The decision follows an investigation into allegations of physical abuse toward his ex-fiancée, Crystal Espinal, and son.
“Based on the evidence presently available, the NFL cannot conclude that Mr. Hill violated the Personal Conduct Policy,” the NFL said in a statement. “Accordingly, he may attend Kansas City’s training camp and participate in all club activities. He has been and will continue to be subject to conditions set forth by the District Court, Commissioner [Roger] Goodell, and the Chiefs, which include clinical evaluation and therapeutic intervention.”
The league left open the possibility of revisiting Hill’s case should further information come out through police.
Earlier this month, Kansas City station 610 KCSP aired the full audio recording of an argument between Hill and Espinal in which the wide receiver denied committing assault and battery against Espinal — a charge he pleaded guilty to in August 2015.
During the argument, Espinal accused Hill of abusing the couple’s 3-year-old son, who had suffered a broken arm. The boy’s injury led to an investigation into possible child abuse, but Hill was not charged with a crime.
A partial recording of the argument was broadcast in April by television station KCTV5 and led to Hill being barred from the Chiefs’ facility.

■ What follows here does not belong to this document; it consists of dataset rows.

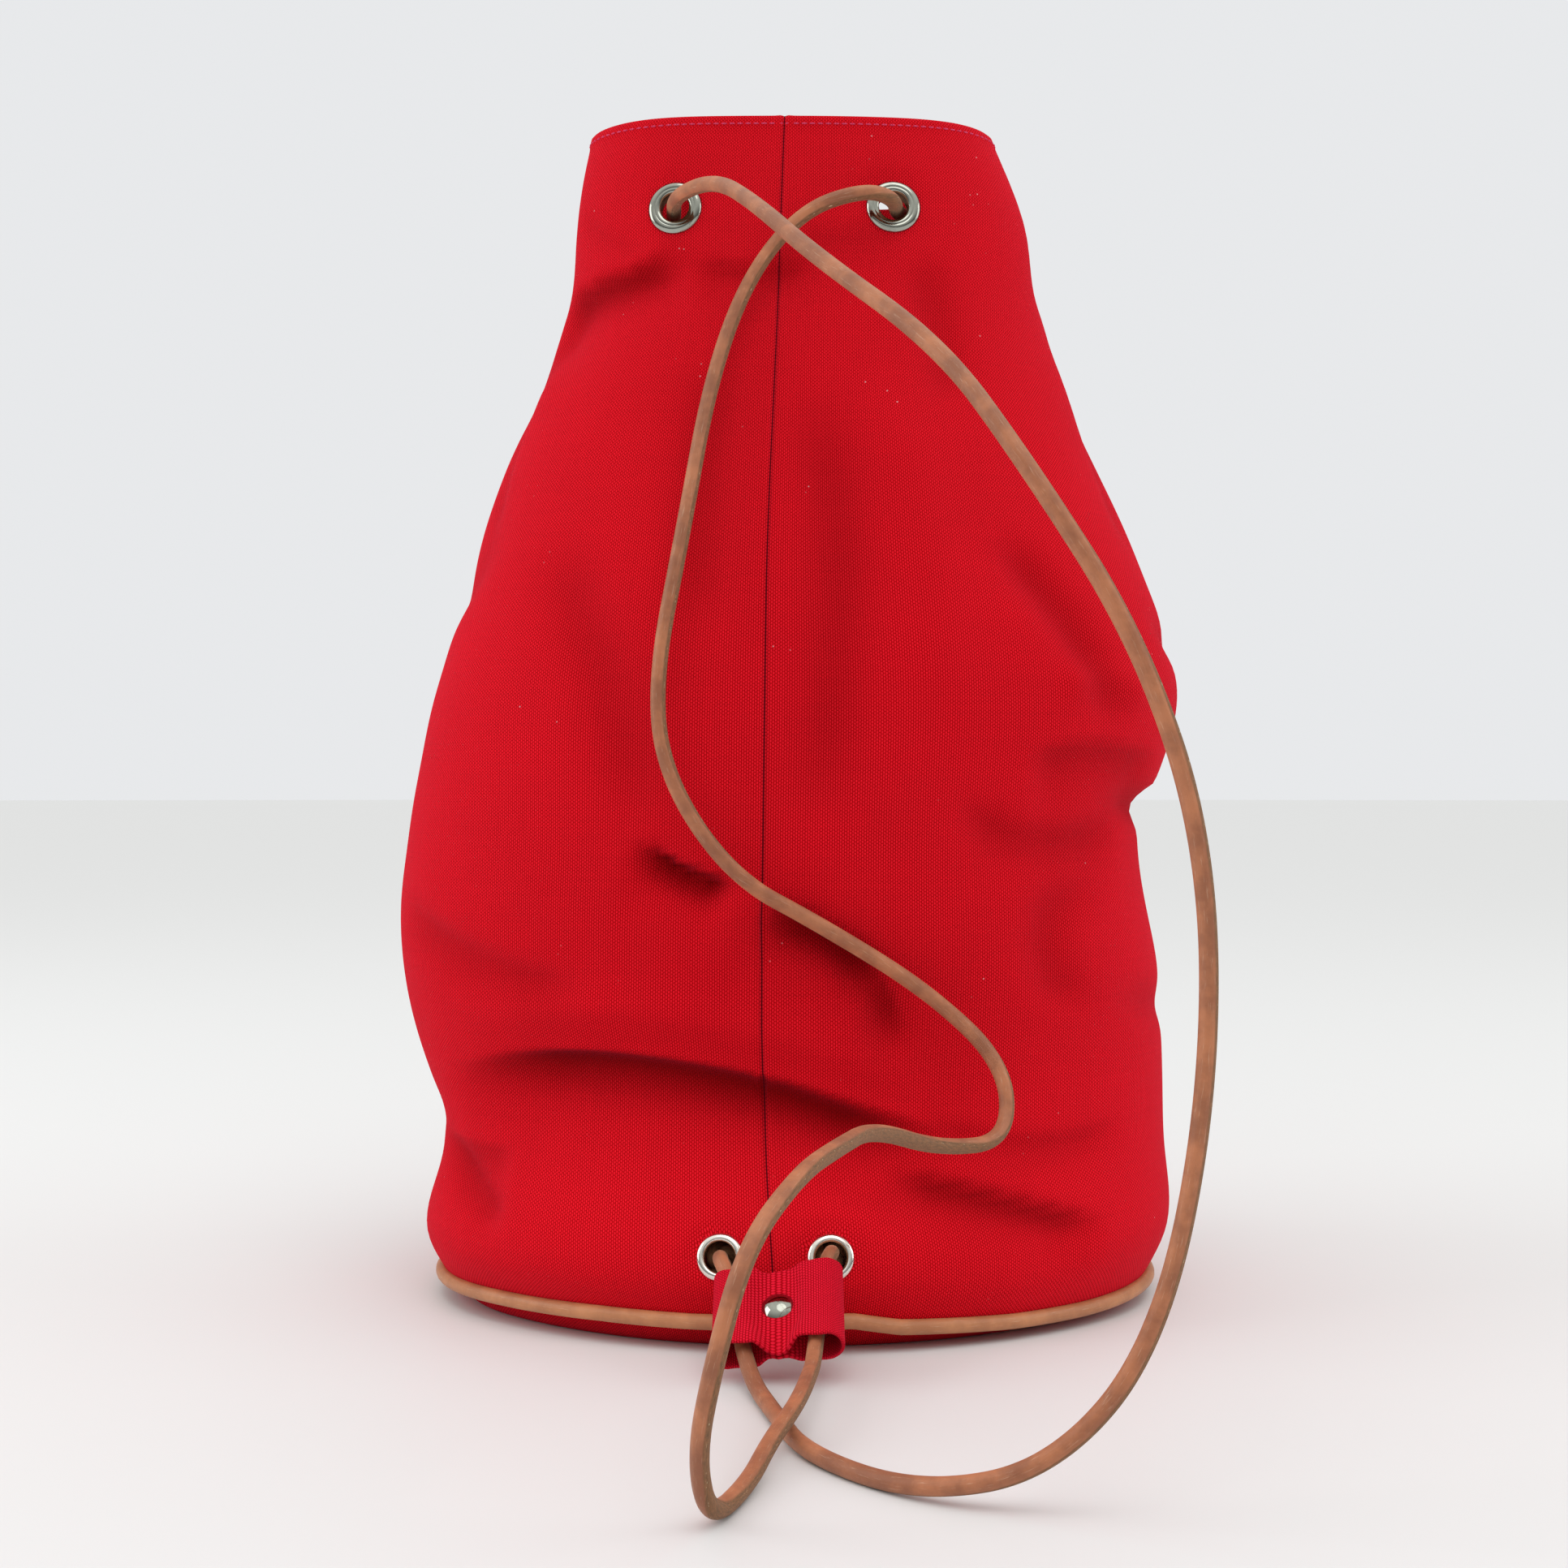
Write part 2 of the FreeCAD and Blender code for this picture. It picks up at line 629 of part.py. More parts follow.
nodes = {}
nodes["sack_body"] = SHELL.cut([piping_ring(PIPING_RADIUS, 0)] + mouth_cuts + strap_cuts)
nodes["mouth_facing"] = facing_outer.cut(facing_inner).common(facing_zone).cut(mouth_cuts)
nodes["seam_tape"] = seam_tape()
nodes["base_panel"], nodes["base_edge"] = base_cloth()
nodes["base_seam_tape"] = base_tape()
nodes["piping_cover"] = piping_ring(PIPING_RADIUS, PIPING_RADIUS - PIPING_COVER_WALL)
nodes["piping_core"] = piping_ring(PIPING_RADIUS - PIPING_COVER_WALL - PIPING_CORE_GAP, 0)
for group, places, radius, stack in (
    ("eyelet_", mouth, MOUTH_EYELET_RADIUS, mouth_stack),
    ("strap_eyelet_", strap, STRAP_EYELET_RADIUS, strap_stack),
):
    for name, place in places.items():
        nodes[group + name + "_barrel"] = placed(eyelet_barrel(radius, stack), *place)
        nodes[group + name + "_washer"] = placed(eyelet_washer(radius, stack), *place)
nodes["keeper_sleeve"] = on_keeper(keeper_sleeve())
nodes["keeper_rivet_cap"] = on_keeper(rivet_cap())
nodes["keeper_rivet_post"] = on_keeper(rivet_post())
nodes["drawcord"] = cord
nodes["knot_left"] = knot(cord_line[0], first_way)
nodes["knot_right"] = knot(cord_line[-1], last_way)

for name, shape in nodes.items():
    print(name, len(shape.Solids), shape.isValid(), round(shape.Volume), shape.BoundBox)
    shape.exportStep("parts/" + name + ".step")

section_volume = math.pi * CORD_RADIUS**2 * cord_length
print("cord length", round(cord_length), "volume share", round(cord.Volume / section_volume, 4))
for k, radius, turn in cord_bends:
    print("cord bend", k, "radius", round(radius, 1), "turn", round(turn))
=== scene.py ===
"""Looks for a standing canvas drawstring sack: woven canvas, leather cord and piping, nickel
eyelets, a riveted keeper. Metres; the floor is Z = 0, the strap side faces -Y."""

import math
import random

import bmesh
import bpy
import numpy as np
from mathutils import Matrix, Vector


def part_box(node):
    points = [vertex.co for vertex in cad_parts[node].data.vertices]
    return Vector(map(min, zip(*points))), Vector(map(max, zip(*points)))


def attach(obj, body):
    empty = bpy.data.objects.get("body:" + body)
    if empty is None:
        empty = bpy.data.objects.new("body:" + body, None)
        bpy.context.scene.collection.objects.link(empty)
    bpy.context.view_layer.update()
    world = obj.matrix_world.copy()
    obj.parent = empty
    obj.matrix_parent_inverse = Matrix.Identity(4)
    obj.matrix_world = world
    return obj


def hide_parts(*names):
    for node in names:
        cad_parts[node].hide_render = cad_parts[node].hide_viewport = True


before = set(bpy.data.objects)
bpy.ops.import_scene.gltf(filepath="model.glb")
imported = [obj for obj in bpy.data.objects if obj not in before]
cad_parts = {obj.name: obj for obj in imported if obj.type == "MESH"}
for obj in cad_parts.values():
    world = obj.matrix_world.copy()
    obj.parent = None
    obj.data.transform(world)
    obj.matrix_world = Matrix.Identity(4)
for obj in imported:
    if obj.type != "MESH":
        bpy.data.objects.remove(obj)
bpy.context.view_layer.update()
bpy.ops.object.select_all(action="DESELECT")
random.seed(7)
MM = 0.001

# ---------------------------------------------------------------- camera
camera_data = bpy.data.cameras.new("camera")
camera_data.sensor_width = 36.0
camera_data.lens = 48.45
camera = bpy.data.objects.new("camera", camera_data)
camera.location = (0.0, -0.768, 0.179)
camera.rotation_euler = (math.radians(90.176), 0.0, 0.0)
bpy.context.scene.collection.objects.link(camera)
bpy.context.scene.camera = camera
bpy.context.scene.view_settings.view_transform = "Standard"

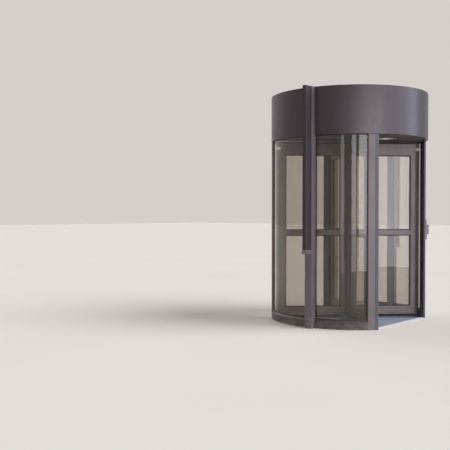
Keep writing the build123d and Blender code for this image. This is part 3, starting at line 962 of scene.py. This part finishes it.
for quarter, (side, end) in QUARTERS.items():
    beads = face_beads(GLASS_INNER - BEAD_DEPTH, GLASS_INNER, side, end)
    beads += face_beads(GLASS_OUTER, GLASS_OUTER + BEAD_DEPTH, side, end)
    fit(joined(f"{quarter}_glazing_beads", beads), "enclosure", gasket_rubber)

# %% [markdown]
# ## Sweeps of the wings
#
# A wing seals against the drum with brushes. At its tip a plastic carrier is clipped into the stile's slot
# and holds a row of bristles that reaches almost to the posts. It comes in two lengths, with a gap below
# the top. Along the top and bottom a slimmer holder does the same. All of them have to fill the place that
# the plain sweeps of the solids had, so these are measured first.

# %% Measure the sweeps
NOTCH = (2.035, 2.066)
EDGE_GAP = 0.0003
STILE_END = span("wing_1_stiles", along_wing)[1]
WING_BOTTOM, WING_TOP = span("wing_1_rails", height_of)
SWEEP_BOTTOM, SWEEP_TOP = span("wing_1_sweeps", height_of)
EDGE_START, TIP_RADIUS = span("wing_1_sweeps", along_wing)
EDGE_END = STILE_END - EDGE_GAP
print("wing", WING_BOTTOM, "to", WING_TOP, "sweeps", SWEEP_BOTTOM, "to", SWEEP_TOP, "tip at", TIP_RADIUS)

# %% [markdown]
# Much of what follows starts as a box between two corners and is divided where its shape changes. Loop Cut
# would do that by hand, but it needs a window. Bisect cuts a whole mesh along a plane without one.


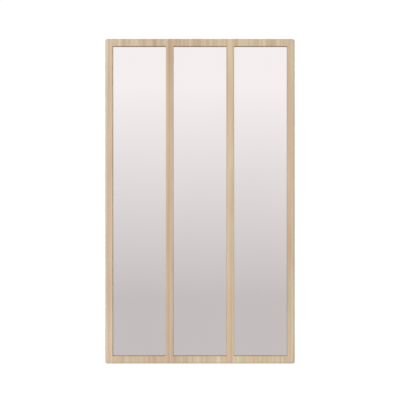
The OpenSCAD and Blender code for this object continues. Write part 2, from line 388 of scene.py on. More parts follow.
def bare_places(tree, at, facing, depth):
    """Where a frame member shows bare fibreboard, and where its inner sides get painted shade."""
    size = {axis: add(tree, "ShaderNodeMath", {0: at[axis]}, operation="ABSOLUTE") for axis in "XZ"}
    turn = {
        axis: add(tree, "ShaderNodeMath", {0: facing[axis]}, operation="ABSOLUTE") for axis in "XZ"
    }
    near, rim = 0.3 * MM, 8 * MM
    # It is bare at the back, in the rebates behind the glass's front, on the stiles' joint faces
    # and on the rails' joint faces at the mullions
    places = (
        ((facing["Y"], "GREATER_THAN", 0.5),),
        (
            (depth, "GREATER_THAN", GLASS_Y - FRONT_Y + near),
            (size["X"], "LESS_THAN", HALF_W - rim),
            (size["Z"], "LESS_THAN", HALF_H - rim),
        ),
        (
            (turn["X"], "GREATER_THAN", 0.9),
            (size["X"], "COMPARE", STILE_X),
            (size["Z"], "GREATER_THAN", RAIL_Z),
        ),
        (
            (turn["Z"], "GREATER_THAN", 0.9),
            (size["Z"], "COMPARE", RAIL_Z),
            (size["X"], "GREATER_THAN", MULLION_IN),
            (size["X"], "LESS_THAN", MULLION_OUT),
        ),
    )
    bare = 0.0
    for tests in places:
        holds = 1.0
        for value, operation, limit in tests:
            passed = add(tree, "ShaderNodeMath", {0: value, 1: limit, 2: near}, operation=operation)
            holds = add(tree, "ShaderNodeMath", {0: passed, 1: holds}, operation="MULTIPLY")
        bare = add(tree, "ShaderNodeMath", {0: bare, 1: holds}, operation="MAXIMUM")

    # Painted shade: a darker tone stands in for the shade in the openings' recesses. It starts on
    # the eased edge and covers all sides inside the outer rim
    shaded_inner_sides = add(
        tree, "ShaderNodeMapRange", {"Value": depth, "From Min": 1.6 * MM, "From Max": 2.6 * MM}
    )
    for axis, half in (("X", HALF_W), ("Z", HALF_H)):
        inside = add(
            tree, "ShaderNodeMath", {0: size[axis], 1: half - rim}, operation="LESS_THAN"
        )
        shaded_inner_sides = add(tree, "ShaderNodeMath", {0: shaded_inner_sides, 1: inside}, operation="MULTIPLY")
    return bare, shaded_inner_sides


def silvered_glass(look):
    """Float glass silvered behind, polished: a clear, faintly warm reflection."""
    material, tree, shader = new_material("silvered_float_glass", Metallic=1.0)
    place = add(tree, "ShaderNodeTexCoord").outputs["Object"]
    cloud = print_noise(tree, place, 120 * MM, 260 * MM, Detail=1.0)
    silver = add(
        tree, "ShaderNodeMix", {"Factor": cloud, "A": look.silver, "B": look.veil},
        data_type="RGBA",
    )
    feed(tree, shader.inputs["Base Color"], silver)
    # Faint wiping marks of the last cleaning, some centimetres wide
    wipes = add(
        tree, "ShaderNodeMapRange",
        {
            "Value": print_noise(tree, place, 18 * MM, 240 * MM, Detail=3.0),
            "From Min": 0.45, "From Max": 0.75, "To Min": 0.008, "To Max": 0.03,
        },
    )
    feed(tree, shader.inputs["Roughness"], wipes)
    return material


def speckled(
    name, base, fleck, grain, stretch=1.0, axis=2, rough=(0.5, 0.7), relief=0.0, clouds=1.0,
    **constants,
):
    """A surface of one stuff whose specks, grain metres wide, vary its colour and roughness."""
    material, tree, shader = new_material(name, **constants)
    place = add(tree, "ShaderNodeTexCoord").outputs["Object"]
    speck = print_noise(tree, place, grain, grain * stretch, axis, Detail=3.0, Roughness=0.6)
    cloud = 40 * grain
    drift = print_noise(tree, place, cloud, cloud * stretch, axis)
    mixed = add(
        tree, "ShaderNodeMath", {0: drift, 1: clouds, 2: speck}, operation="MULTIPLY_ADD"
    )
    # Each noise keeps near 0.525, so most of their sum lies in this range
    middle, swing = 0.525 * (1 + clouds), 0.27
    amount = add(
        tree, "ShaderNodeMapRange",
        {"Value": mixed, "From Min": middle - swing, "From Max": middle + swing},
    )
    skin = add(tree, "ShaderNodeMix", {"Factor": amount, "A": base, "B": fleck}, data_type="RGBA")
    feed(tree, shader.inputs["Base Color"], skin)
    gloss = add(
        tree, "ShaderNodeMapRange", {"Value": speck, "To Min": rough[0], "To Max": rough[1]}
    )
    feed(tree, shader.inputs["Roughness"], gloss)
    if relief:
        bump = add(
            tree, "ShaderNodeBump", {"Strength": 0.4, "Distance": relief, "Height": speck}
        )
        feed(tree, shader.inputs["Normal"], bump)
    return material


def toned(tone, factor):
    """A colour made lighter or darker."""
    return (*(min(1.0, c * factor) for c in tone[:3]), 1.0)


def zinc_plate(name, look, grain, stretch=1.0, bloom=0.74, rough=(0.26, 0.42)):
    """Zinc-plated steel, bright passivated: cool grey, half glossy, with a faint cloudy bloom."""
    return speckled(
        name, look.zinc, toned(look.zinc, bloom), grain, stretch, rough=rough, relief=0.01 * MM,
        Metallic=1.0,
    )


def ride_as(piece, body, slot, *nodes):
    """The piece moves with a body and stands for CAD nodes, which it hides; the slot is not used.
    """
    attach(piece, body)
    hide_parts(*nodes)
    return piece


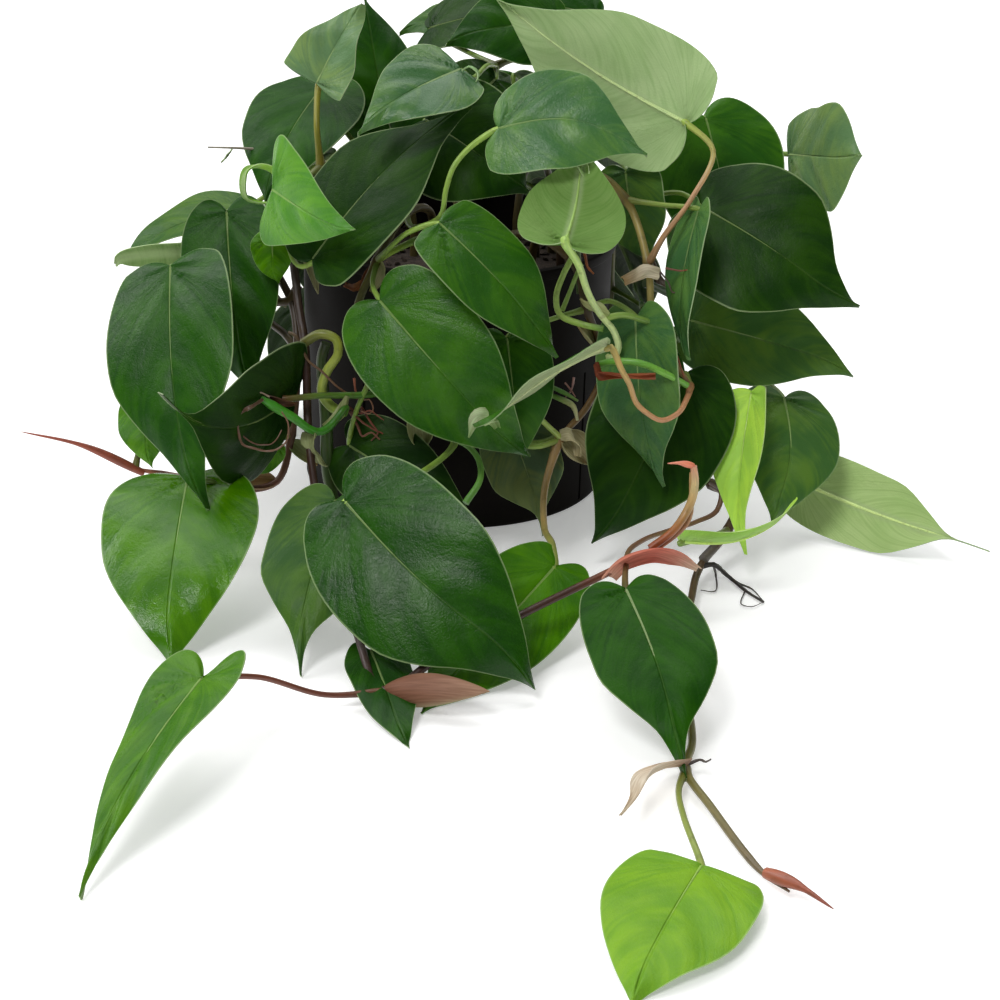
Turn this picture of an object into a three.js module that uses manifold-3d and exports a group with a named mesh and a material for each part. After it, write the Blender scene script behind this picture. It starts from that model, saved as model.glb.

Hill had an eight-hour meeting with NFL investigators on June 26 to discuss the case with his son. A league source told ESPN’s Dan Graziano earlier this month that NFL investigators had heard the full recording and were factoring it into their discussions on potential discipline for Hill.
“Throughout this investigation, the NFL’s primary concern has been the well-being of the child,” the league said Friday. “Our understanding is that the child is safe and that the child’s ongoing care is being directed and monitored by the Johnson County District Court and the Johnson County Department for Children and Families.”
There is currently no criminal investigation, according to Johnson County District Attorney Stephen M. Howe, but the Kansas Department of Children and Families has been looking into possible child abuse, battery or neglect.